You can't hum while holding your nose

It’s a pleasant Tuesday morning as you sit in a meeting room with your team going over the latest round of hires. You’re digging into how Jill is doing in the mobile team, making sure she is settling in as you would expect. Suddenly, in a beautiful symphonic arrangement, the noise level in the room spikes and then drops to an intense silence.

Phones and laptops have burped whatever digital tone means ‘Hey… LOOK AT ME NOW’ and everyone now ponders whether they should look at the shiny notification or keep the discussion going.

You know how these things work at your current gig.

A mass @General message or SMS means one of two things; either the team has big news like someone has been promoted or a thing within your team is very wrong. Everyone in the room stares at you, the holder of promotional comings and goings within the organisation.

It’s at that very moment they know that nobody is being promoted.

Making your way to where-ever your technical folks reside; you gather as much detail about the incident as possible before jumping in. You are a leader in the engineering structure and you don’t want to go in cold.

Is it our Mobile apps? Is it the main website? Is it that cloud provider, again?

The floor is busy with activity; some folks who have nothing to do with the incident are happily working away… glad that for once it’s not their thing that is causing DEFCON1.

You look for the pack of folks huddled to show you where you should be. They could be gathered at a table, at a monitor or even at a whiteboard. The most important thing is they are talking about what’s going on and that is where you need to be.

They are happy to see you as they make space for you in the huddle or someone pulls you a chair to join the party.

‘So… where are we?’

This Will Happen. Alot.

Software is bound to fail; it’s just a fact of building things for a living. If you have experienced a few DEFCON incidents you will know that for all the panic, turmoil and stress during the incident… it always ends and things ultimately go back to normal.

As an engineering manager, your state of mind should try and veer towards calmness as much as you humanly can. If you can remain calm, and show your team that you trust them then they will trust you can lead them out of the crisis.

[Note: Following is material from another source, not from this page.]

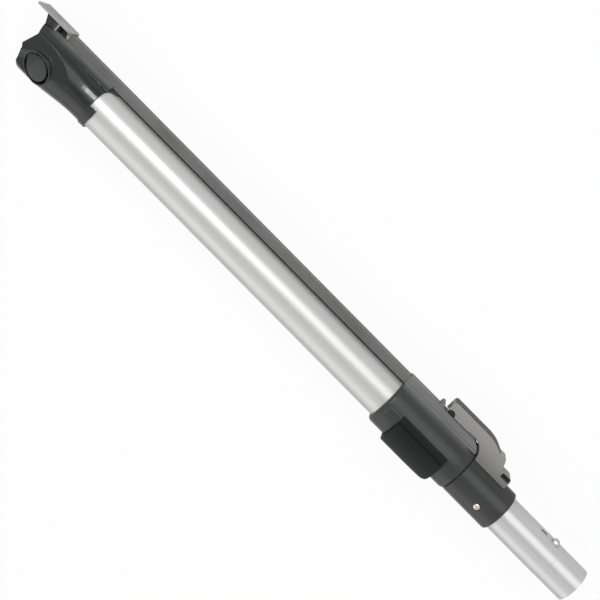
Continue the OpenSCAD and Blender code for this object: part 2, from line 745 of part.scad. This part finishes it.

I know if no case study in history that describes an organisation that has been managed out of a crisis. Every single one of them was led. — Simon Sinek The Sky Falls Everyday

Inside any engineering team or organisation there are likely four or five issues spinning around every single day. Having a finger on the pulse gives you an overarching viewpoint of what problems your team are dealing with on a regular basis.

It’s your job to help them figure out how to fix them.

Do they need budget or time to sort the problem? Go get them it. Do they Robert from the Services team for two days? Go negotiate. Do they need help prioritizing their current work over debt? Go lead them.

This is a Good Thing

It may seem counter intuitive, but bad things happening with your software is a good thing. It may not seem good at the time, but after the incident you will have undoubtedly learned something about how your services behave in a set of circumstances.

Use that learning, document the incident and then help your team set actions to go and fix the root cause, so the risk of it happening again is lowered (Notice I never said gone).

When things go bad it’s normal to feel down, frustrated or hurt that your professional pride has been dented in some way because at the end of the day you may be to blame.

Don’t.

Just figure it out with your team so that it turns into something good.

Don’t Fix It

So you’ve been here before and you’ve seen this exact outage happen previously with your main application. You could get on your laptop, spend six minutes looking within the backend database and have everyone back in the system before you know it.

Your team would be happy. Your boss would be happy. Your customer would be happy.

Well done… you are a hero.

Nope.

It’s the job of any senior technical person within an organisation to not fix the problem on their own and instead guide the team into how the problem can be fixed.

Remember Jill? Do you think she would feel more comfortable in her new gig if she sat and watched someone fix a problem or if she fixed the problem herself being coached by the team.

Bad things happen with software every day. This is why we spend so much time working on our build, test and deploy mechanisms and culture so that when things do go bad, we can recover quickly.

As a leader within a team, it’s your job to help guide and coach a group of humans every day; from estimating stories, working on technical specs to recovering when your system dies at 3am on a Sunday.

As an engineer, you got a buzz from fixing the thing… but as a leader you need to watch others fix the thing.

At the end of the day, you can’t hum while holding your nose.